TASK OBJECTIVE:
Repeat exactly what appears from the opening line of the listing to the line with "normals.keep_sharp = True", inclusive.

DATA BLOCK:
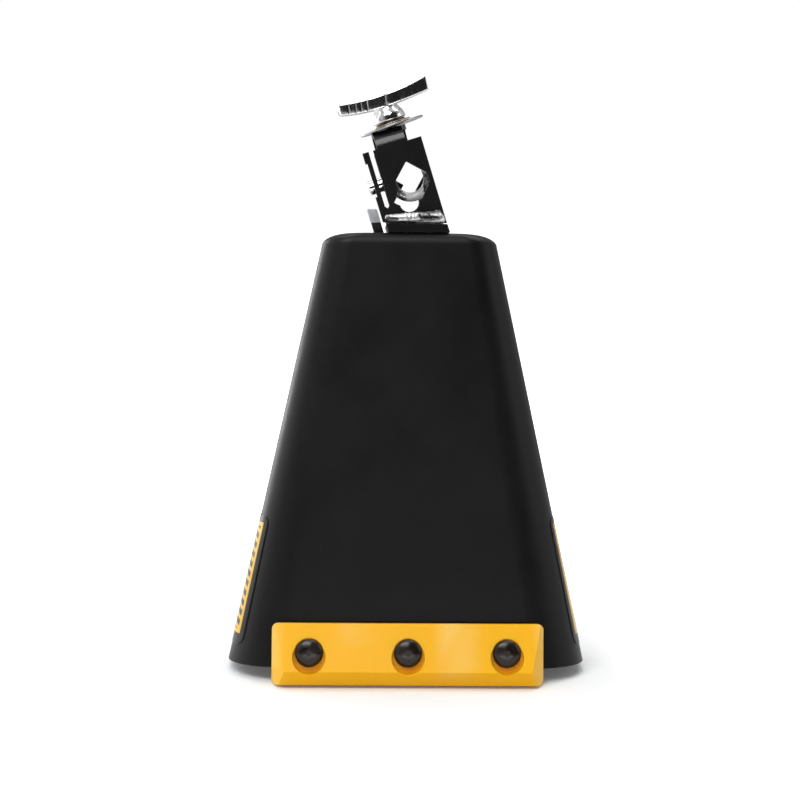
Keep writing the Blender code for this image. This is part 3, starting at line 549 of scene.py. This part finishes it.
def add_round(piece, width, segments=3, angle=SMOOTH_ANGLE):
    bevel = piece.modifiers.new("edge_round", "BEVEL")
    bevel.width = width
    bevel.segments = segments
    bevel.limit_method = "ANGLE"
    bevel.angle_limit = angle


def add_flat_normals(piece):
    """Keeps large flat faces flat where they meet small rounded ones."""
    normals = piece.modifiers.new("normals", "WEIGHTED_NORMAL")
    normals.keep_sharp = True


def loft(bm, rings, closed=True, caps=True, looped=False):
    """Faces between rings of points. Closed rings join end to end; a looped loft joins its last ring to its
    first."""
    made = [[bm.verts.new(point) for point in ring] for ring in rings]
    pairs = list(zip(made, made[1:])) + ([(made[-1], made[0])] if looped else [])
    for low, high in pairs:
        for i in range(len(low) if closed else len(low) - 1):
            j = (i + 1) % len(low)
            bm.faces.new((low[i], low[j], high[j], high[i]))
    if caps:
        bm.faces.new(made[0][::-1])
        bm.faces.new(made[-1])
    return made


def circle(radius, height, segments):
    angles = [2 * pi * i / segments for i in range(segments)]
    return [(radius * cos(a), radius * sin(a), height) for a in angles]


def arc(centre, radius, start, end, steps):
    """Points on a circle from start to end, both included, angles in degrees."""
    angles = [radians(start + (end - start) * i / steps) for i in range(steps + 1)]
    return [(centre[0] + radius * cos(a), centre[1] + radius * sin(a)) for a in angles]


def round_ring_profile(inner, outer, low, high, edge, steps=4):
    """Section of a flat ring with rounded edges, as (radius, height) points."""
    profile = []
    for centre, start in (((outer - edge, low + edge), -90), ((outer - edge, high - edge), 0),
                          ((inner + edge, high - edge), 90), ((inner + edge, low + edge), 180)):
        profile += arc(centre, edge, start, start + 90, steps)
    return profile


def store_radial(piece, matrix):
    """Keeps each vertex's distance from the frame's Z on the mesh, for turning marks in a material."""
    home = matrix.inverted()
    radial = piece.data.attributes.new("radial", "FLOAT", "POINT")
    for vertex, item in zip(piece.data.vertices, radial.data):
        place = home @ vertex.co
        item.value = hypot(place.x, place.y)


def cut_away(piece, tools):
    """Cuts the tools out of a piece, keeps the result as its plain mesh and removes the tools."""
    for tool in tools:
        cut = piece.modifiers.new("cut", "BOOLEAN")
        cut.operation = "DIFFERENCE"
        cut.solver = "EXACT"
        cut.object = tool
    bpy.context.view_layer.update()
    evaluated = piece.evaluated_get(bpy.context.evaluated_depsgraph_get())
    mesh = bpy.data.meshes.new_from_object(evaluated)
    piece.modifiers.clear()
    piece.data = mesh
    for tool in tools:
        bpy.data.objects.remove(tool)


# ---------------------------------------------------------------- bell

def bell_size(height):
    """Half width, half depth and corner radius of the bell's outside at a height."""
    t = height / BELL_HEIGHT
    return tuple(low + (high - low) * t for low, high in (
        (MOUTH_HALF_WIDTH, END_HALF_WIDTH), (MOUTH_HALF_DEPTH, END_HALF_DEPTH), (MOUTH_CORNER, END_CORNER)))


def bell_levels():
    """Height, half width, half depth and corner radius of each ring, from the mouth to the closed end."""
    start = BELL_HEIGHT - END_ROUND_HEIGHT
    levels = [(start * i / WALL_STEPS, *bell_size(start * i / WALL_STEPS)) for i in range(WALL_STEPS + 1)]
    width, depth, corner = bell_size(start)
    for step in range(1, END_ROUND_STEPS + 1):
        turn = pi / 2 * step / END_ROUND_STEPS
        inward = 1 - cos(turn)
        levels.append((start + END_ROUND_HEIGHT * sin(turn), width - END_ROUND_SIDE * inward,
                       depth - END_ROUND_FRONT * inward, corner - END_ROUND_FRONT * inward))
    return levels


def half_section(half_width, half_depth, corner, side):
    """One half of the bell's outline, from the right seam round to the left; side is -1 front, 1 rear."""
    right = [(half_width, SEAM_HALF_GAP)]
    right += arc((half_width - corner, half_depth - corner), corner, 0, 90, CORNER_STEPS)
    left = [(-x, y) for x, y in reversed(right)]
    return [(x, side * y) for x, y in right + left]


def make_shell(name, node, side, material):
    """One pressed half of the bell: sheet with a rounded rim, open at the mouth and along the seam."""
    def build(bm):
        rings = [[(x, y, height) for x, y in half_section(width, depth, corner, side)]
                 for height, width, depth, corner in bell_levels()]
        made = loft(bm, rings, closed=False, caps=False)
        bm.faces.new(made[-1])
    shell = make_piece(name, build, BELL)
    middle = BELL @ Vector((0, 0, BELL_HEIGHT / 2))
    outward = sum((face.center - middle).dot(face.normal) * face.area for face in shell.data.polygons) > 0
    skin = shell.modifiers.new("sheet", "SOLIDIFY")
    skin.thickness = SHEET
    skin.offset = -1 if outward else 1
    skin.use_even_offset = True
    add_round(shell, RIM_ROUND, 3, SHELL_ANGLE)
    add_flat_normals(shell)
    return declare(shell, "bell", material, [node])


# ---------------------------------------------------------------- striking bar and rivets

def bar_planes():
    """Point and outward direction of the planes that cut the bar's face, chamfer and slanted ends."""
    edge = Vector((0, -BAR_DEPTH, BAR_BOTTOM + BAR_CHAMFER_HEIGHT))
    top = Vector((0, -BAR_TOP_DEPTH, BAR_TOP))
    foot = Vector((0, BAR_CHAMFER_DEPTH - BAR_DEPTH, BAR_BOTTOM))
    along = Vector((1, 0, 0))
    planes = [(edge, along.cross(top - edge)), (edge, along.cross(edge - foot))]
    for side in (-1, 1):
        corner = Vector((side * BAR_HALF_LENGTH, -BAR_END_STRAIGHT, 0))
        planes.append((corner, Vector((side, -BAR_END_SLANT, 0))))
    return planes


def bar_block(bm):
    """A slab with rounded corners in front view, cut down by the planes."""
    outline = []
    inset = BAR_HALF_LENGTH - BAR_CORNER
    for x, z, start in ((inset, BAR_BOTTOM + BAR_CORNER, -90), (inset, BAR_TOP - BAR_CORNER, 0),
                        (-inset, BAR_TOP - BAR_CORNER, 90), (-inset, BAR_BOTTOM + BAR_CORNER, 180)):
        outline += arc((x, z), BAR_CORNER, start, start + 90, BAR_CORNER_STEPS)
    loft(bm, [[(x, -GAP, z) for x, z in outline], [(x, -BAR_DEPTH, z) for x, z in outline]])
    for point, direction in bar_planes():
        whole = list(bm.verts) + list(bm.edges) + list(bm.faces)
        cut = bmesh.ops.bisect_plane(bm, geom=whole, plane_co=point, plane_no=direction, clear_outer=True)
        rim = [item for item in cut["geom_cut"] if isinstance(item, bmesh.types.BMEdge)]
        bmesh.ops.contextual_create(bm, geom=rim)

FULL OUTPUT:
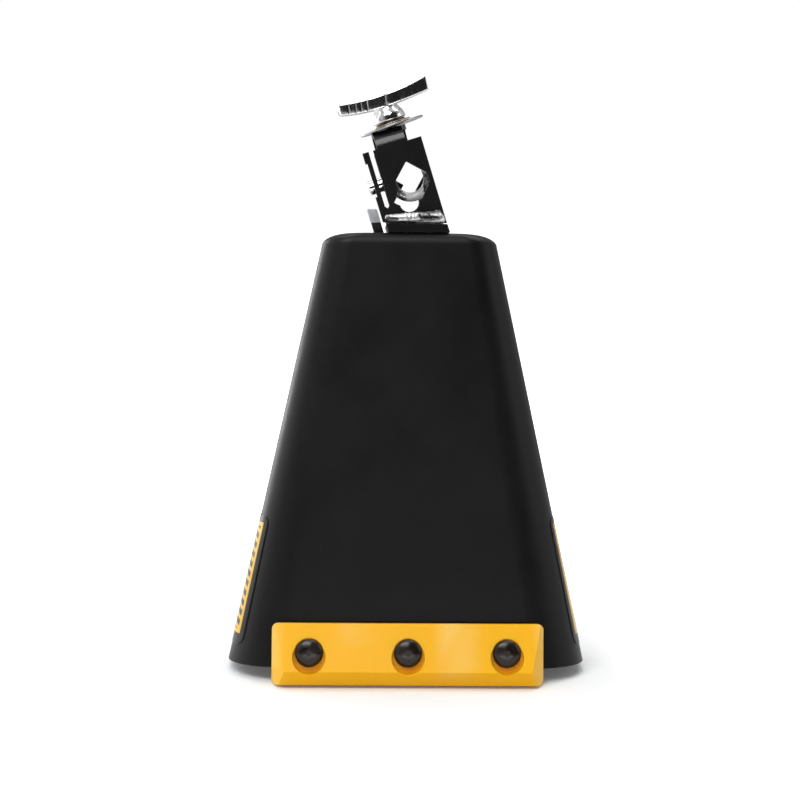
Keep writing the Blender code for this image. This is part 3, starting at line 549 of scene.py. This part finishes it.
def add_round(piece, width, segments=3, angle=SMOOTH_ANGLE):
    bevel = piece.modifiers.new("edge_round", "BEVEL")
    bevel.width = width
    bevel.segments = segments
    bevel.limit_method = "ANGLE"
    bevel.angle_limit = angle


def add_flat_normals(piece):
    """Keeps large flat faces flat where they meet small rounded ones."""
    normals = piece.modifiers.new("normals", "WEIGHTED_NORMAL")
    normals.keep_sharp = True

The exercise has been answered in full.